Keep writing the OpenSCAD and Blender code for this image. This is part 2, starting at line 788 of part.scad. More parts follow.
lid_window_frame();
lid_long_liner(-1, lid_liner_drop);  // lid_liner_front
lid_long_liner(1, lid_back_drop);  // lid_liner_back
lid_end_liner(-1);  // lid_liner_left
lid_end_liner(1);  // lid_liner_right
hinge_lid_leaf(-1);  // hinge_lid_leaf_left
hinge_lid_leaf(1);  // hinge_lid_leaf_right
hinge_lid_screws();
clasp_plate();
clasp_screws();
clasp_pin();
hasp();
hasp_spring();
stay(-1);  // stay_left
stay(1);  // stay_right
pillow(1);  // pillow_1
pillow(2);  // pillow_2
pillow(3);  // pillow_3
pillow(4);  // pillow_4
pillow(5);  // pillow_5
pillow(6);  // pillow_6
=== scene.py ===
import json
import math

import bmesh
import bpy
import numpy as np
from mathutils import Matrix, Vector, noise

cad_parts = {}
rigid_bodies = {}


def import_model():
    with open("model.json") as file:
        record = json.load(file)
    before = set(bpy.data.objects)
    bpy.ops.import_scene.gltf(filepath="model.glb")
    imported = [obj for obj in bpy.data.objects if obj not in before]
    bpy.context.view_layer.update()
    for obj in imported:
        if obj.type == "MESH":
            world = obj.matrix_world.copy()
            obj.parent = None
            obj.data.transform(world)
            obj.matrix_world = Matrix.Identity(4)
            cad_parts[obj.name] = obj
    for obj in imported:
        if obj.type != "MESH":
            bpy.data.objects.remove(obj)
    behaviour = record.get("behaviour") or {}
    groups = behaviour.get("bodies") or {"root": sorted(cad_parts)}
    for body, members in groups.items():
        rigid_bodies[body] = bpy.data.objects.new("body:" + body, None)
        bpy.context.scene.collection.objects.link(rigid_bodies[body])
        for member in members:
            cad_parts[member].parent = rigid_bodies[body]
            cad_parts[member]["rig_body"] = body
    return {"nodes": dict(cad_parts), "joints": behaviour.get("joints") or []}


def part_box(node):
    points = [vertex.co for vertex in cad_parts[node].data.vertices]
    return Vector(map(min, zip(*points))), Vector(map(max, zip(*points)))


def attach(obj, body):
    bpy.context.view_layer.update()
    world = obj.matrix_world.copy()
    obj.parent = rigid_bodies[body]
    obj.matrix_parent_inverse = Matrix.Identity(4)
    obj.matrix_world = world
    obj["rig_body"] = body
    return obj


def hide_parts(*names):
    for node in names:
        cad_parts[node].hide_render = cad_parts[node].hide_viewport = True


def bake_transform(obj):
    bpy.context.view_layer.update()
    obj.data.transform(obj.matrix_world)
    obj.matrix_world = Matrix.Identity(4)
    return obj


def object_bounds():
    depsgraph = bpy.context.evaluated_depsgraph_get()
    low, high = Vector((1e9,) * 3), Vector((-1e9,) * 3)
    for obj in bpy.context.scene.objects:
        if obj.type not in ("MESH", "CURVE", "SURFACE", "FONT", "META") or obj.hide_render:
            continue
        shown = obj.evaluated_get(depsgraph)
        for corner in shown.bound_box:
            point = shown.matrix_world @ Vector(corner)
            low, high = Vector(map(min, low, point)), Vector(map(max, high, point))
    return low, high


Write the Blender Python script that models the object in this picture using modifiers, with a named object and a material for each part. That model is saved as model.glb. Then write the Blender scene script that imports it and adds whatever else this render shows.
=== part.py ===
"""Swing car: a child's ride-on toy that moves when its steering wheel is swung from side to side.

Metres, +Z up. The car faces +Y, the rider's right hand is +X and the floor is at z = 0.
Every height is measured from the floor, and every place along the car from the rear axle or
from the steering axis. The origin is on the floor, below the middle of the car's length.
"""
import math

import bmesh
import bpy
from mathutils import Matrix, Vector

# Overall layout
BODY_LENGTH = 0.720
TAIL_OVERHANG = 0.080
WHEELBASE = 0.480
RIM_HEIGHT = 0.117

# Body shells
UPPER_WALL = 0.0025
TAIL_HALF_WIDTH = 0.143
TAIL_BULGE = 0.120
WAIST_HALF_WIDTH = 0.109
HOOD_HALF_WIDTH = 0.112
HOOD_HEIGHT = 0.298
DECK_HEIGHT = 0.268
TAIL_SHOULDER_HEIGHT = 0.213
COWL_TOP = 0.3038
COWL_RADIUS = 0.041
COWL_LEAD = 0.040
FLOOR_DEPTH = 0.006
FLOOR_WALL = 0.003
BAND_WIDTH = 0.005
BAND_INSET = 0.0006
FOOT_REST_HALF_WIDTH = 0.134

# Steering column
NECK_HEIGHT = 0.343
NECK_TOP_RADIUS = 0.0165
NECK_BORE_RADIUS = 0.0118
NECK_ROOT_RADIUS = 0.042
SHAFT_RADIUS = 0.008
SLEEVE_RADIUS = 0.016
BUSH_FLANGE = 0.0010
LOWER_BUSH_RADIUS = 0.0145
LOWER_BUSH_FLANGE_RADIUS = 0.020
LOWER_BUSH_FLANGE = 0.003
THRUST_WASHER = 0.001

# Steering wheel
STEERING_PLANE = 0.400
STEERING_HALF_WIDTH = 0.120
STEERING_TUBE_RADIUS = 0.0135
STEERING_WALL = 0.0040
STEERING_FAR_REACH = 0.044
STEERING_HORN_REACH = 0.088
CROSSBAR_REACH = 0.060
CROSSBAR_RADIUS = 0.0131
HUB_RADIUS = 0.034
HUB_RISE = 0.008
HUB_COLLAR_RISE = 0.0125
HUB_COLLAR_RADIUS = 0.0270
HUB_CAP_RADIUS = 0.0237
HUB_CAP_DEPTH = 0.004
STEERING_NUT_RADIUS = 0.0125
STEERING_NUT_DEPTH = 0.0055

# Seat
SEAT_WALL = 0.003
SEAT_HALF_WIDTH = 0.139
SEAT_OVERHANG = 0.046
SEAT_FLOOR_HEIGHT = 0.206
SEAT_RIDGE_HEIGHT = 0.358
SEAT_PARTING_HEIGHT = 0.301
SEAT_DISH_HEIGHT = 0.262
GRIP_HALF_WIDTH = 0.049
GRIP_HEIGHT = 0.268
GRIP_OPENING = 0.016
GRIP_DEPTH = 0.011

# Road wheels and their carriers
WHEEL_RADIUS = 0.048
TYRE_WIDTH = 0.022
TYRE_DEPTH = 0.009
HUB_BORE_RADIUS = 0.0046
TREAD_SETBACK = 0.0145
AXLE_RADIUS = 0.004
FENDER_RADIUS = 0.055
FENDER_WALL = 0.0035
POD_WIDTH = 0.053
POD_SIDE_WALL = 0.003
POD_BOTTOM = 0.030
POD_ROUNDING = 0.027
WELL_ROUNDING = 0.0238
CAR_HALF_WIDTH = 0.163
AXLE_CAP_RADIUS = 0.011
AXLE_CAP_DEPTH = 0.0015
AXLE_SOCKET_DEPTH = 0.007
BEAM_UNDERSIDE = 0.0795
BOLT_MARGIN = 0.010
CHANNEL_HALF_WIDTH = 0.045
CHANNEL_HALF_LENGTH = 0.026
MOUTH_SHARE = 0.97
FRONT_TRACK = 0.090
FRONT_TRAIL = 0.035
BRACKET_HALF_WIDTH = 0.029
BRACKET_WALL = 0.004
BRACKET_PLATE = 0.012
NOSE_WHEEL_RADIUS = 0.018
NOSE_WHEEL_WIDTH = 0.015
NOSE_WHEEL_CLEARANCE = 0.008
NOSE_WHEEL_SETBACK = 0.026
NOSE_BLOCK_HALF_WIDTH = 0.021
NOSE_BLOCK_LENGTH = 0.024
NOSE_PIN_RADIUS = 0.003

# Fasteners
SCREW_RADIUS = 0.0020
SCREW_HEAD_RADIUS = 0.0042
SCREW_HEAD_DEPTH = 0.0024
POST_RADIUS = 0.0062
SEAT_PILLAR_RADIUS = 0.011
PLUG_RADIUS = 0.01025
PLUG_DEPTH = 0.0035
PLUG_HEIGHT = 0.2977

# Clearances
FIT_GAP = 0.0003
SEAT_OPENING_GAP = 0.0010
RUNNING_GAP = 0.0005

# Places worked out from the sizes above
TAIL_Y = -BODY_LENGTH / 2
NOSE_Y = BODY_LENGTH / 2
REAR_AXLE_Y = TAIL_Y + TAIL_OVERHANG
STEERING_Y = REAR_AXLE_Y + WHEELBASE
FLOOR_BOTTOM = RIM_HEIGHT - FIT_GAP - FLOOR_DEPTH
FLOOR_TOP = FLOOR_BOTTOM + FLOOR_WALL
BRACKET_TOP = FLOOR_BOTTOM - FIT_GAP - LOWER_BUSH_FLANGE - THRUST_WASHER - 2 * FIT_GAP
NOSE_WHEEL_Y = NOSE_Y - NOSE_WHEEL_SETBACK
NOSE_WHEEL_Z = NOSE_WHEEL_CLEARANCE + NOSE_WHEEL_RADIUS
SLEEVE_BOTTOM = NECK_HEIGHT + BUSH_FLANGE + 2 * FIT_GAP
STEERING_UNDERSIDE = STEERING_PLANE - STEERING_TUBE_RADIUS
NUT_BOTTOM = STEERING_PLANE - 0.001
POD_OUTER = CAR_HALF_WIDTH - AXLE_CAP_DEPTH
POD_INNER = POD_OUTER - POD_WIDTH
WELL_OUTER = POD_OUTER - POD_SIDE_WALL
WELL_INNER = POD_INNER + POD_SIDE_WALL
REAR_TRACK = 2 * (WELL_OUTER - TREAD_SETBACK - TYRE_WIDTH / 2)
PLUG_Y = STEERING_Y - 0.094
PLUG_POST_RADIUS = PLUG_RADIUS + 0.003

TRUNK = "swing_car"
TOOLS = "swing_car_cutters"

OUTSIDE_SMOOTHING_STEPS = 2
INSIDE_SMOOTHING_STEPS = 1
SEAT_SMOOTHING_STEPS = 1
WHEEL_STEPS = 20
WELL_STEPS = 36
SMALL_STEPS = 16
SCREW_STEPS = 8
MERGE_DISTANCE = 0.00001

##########

### Short exercise
Each line from the one containing "clasp_screws();" through the one containing "for node in" must be retyped exactly, the first and last of these included.

### Result for this exercise
clasp_screws();
clasp_pin();
hasp();
hasp_spring();
stay(-1);  // stay_left
stay(1);  // stay_right
pillow(1);  // pillow_1
pillow(2);  // pillow_2
pillow(3);  // pillow_3
pillow(4);  // pillow_4
pillow(5);  // pillow_5
pillow(6);  // pillow_6
=== scene.py ===
import json
import math

import bmesh
import bpy
import numpy as np
from mathutils import Matrix, Vector, noise

cad_parts = {}
rigid_bodies = {}


def import_model():
    with open("model.json") as file:
        record = json.load(file)
    before = set(bpy.data.objects)
    bpy.ops.import_scene.gltf(filepath="model.glb")
    imported = [obj for obj in bpy.data.objects if obj not in before]
    bpy.context.view_layer.update()
    for obj in imported:
        if obj.type == "MESH":
            world = obj.matrix_world.copy()
            obj.parent = None
            obj.data.transform(world)
            obj.matrix_world = Matrix.Identity(4)
            cad_parts[obj.name] = obj
    for obj in imported:
        if obj.type != "MESH":
            bpy.data.objects.remove(obj)
    behaviour = record.get("behaviour") or {}
    groups = behaviour.get("bodies") or {"root": sorted(cad_parts)}
    for body, members in groups.items():
        rigid_bodies[body] = bpy.data.objects.new("body:" + body, None)
        bpy.context.scene.collection.objects.link(rigid_bodies[body])
        for member in members:
            cad_parts[member].parent = rigid_bodies[body]
            cad_parts[member]["rig_body"] = body
    return {"nodes": dict(cad_parts), "joints": behaviour.get("joints") or []}


def part_box(node):
    points = [vertex.co for vertex in cad_parts[node].data.vertices]
    return Vector(map(min, zip(*points))), Vector(map(max, zip(*points)))


def attach(obj, body):
    bpy.context.view_layer.update()
    world = obj.matrix_world.copy()
    obj.parent = rigid_bodies[body]
    obj.matrix_parent_inverse = Matrix.Identity(4)
    obj.matrix_world = world
    obj["rig_body"] = body
    return obj


def hide_parts(*names):
    for node in names:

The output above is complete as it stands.